> **PROMPT**
Will you return, word for word, only the lines from the top of the data below down to and including the one with "MITRE_LEAST = 0.2"?
((
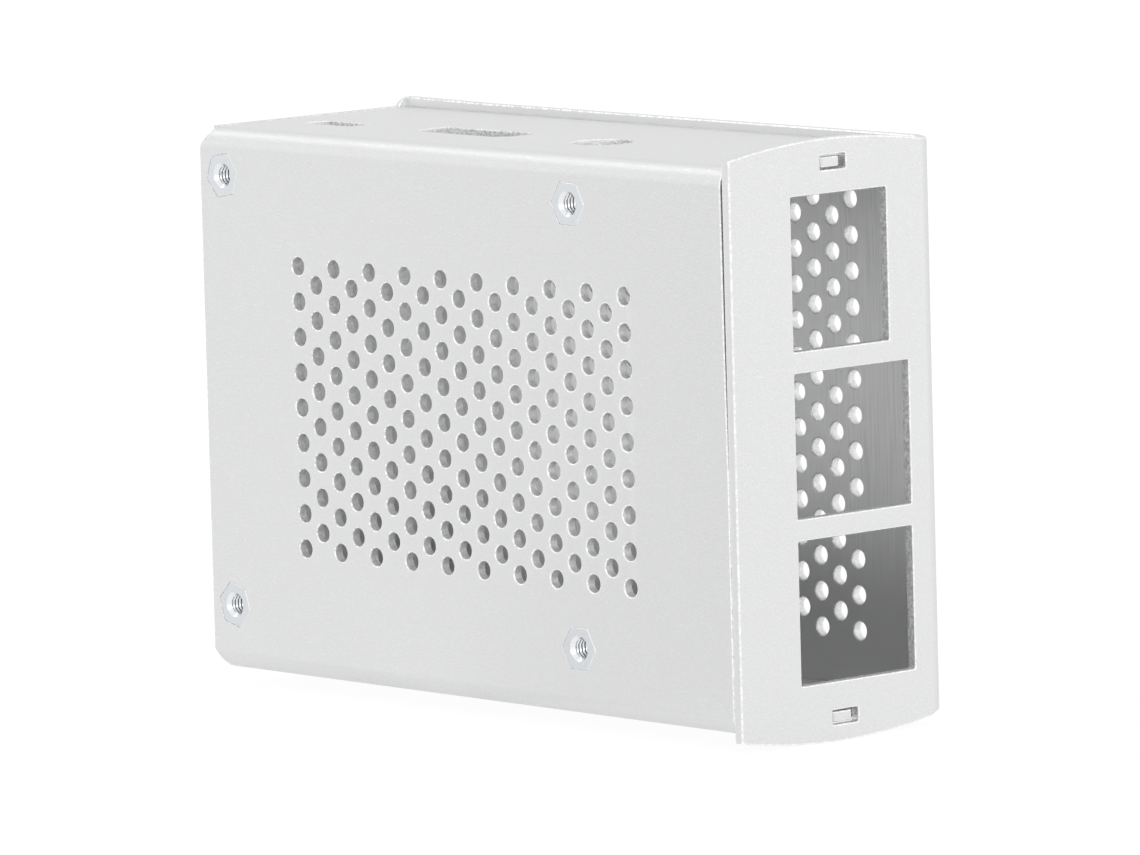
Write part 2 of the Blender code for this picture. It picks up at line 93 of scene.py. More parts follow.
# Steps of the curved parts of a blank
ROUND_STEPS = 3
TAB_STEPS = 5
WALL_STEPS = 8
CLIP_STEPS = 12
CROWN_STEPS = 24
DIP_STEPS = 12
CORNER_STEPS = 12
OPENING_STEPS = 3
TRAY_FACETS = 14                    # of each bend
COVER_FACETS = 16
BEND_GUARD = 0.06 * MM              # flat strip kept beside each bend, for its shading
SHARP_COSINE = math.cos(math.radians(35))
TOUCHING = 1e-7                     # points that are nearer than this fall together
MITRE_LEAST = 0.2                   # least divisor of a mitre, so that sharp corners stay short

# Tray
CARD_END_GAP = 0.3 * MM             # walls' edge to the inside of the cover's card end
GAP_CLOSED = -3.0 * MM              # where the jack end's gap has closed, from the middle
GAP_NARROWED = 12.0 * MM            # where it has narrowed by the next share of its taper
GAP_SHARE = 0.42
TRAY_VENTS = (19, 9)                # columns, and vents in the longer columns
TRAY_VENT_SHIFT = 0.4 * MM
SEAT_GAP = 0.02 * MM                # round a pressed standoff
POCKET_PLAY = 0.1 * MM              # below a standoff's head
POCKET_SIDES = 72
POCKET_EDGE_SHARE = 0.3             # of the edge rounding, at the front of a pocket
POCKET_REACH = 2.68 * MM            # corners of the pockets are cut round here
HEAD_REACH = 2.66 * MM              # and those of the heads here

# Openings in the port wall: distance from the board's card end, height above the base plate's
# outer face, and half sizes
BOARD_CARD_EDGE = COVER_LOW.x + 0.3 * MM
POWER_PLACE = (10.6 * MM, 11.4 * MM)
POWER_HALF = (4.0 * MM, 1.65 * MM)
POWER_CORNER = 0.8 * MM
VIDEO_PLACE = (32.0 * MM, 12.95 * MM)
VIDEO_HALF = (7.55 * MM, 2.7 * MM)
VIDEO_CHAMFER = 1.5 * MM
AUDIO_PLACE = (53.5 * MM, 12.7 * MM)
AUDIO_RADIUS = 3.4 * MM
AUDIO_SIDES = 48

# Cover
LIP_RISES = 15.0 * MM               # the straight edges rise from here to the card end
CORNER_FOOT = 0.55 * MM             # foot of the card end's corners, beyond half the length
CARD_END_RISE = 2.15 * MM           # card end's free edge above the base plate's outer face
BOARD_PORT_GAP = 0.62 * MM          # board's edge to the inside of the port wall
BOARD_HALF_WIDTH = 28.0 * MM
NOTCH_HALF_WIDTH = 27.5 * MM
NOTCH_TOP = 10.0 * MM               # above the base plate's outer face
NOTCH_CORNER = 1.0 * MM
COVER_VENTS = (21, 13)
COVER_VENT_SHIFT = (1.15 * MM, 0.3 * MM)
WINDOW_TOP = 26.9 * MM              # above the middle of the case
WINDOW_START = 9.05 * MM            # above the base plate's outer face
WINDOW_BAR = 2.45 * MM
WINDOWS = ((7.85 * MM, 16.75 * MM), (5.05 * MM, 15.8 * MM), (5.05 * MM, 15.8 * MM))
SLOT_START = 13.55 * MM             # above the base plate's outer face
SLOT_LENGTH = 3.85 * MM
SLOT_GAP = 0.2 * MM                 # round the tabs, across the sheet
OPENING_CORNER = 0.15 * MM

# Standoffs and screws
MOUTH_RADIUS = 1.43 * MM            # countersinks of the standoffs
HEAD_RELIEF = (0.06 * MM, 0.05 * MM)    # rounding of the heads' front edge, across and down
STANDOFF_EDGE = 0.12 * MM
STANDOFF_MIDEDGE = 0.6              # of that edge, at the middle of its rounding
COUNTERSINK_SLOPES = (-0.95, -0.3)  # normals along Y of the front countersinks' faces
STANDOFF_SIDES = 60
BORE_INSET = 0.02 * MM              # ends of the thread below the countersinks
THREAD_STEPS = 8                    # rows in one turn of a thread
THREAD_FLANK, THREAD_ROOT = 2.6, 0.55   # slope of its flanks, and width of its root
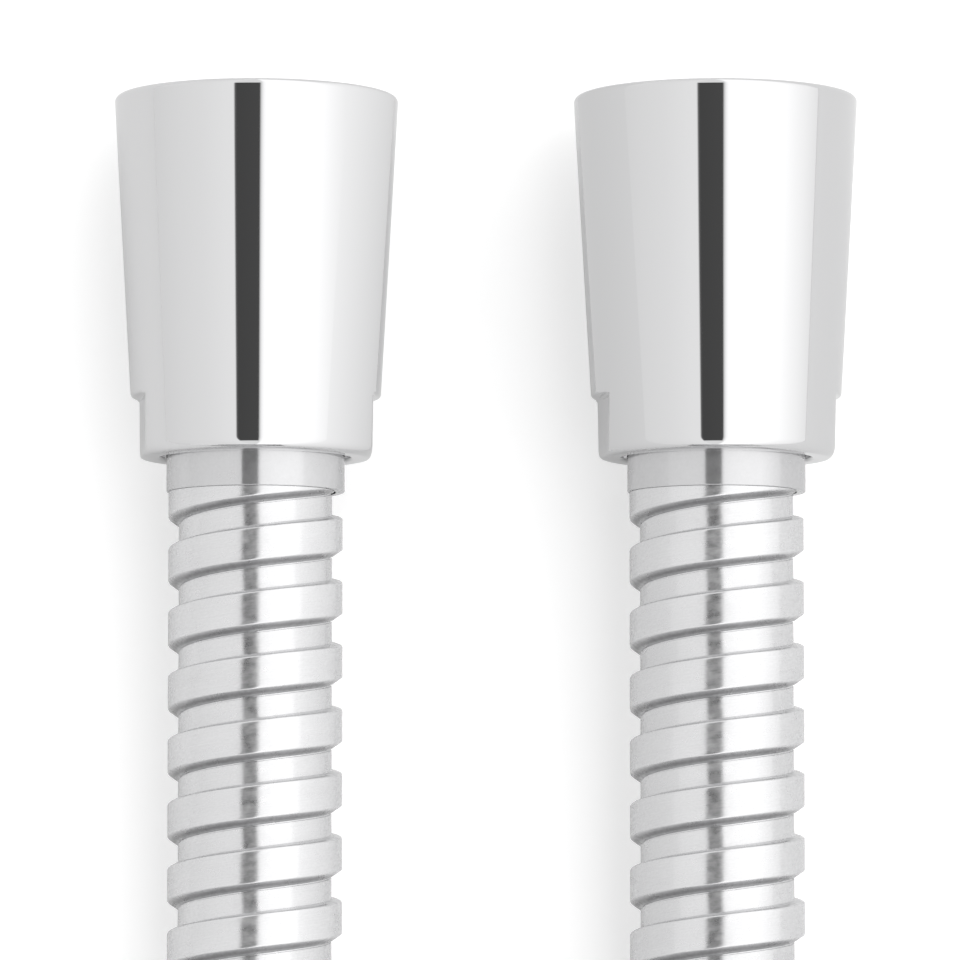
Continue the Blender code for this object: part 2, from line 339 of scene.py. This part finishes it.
))
> **FINAL RESULT**
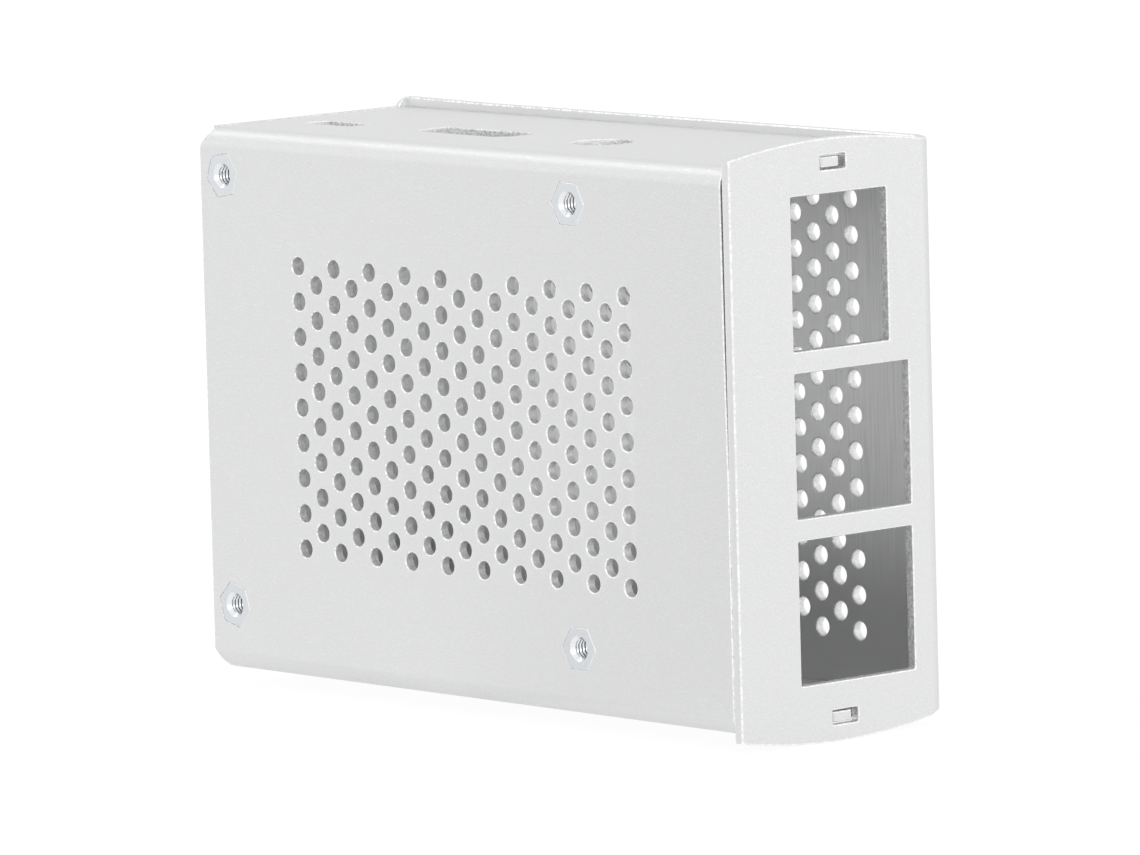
Write part 2 of the Blender code for this picture. It picks up at line 93 of scene.py. More parts follow.
# Steps of the curved parts of a blank
ROUND_STEPS = 3
TAB_STEPS = 5
WALL_STEPS = 8
CLIP_STEPS = 12
CROWN_STEPS = 24
DIP_STEPS = 12
CORNER_STEPS = 12
OPENING_STEPS = 3
TRAY_FACETS = 14                    # of each bend
COVER_FACETS = 16
BEND_GUARD = 0.06 * MM              # flat strip kept beside each bend, for its shading
SHARP_COSINE = math.cos(math.radians(35))
TOUCHING = 1e-7                     # points that are nearer than this fall together
MITRE_LEAST = 0.2                   # least divisor of a mitre, so that sharp corners stay short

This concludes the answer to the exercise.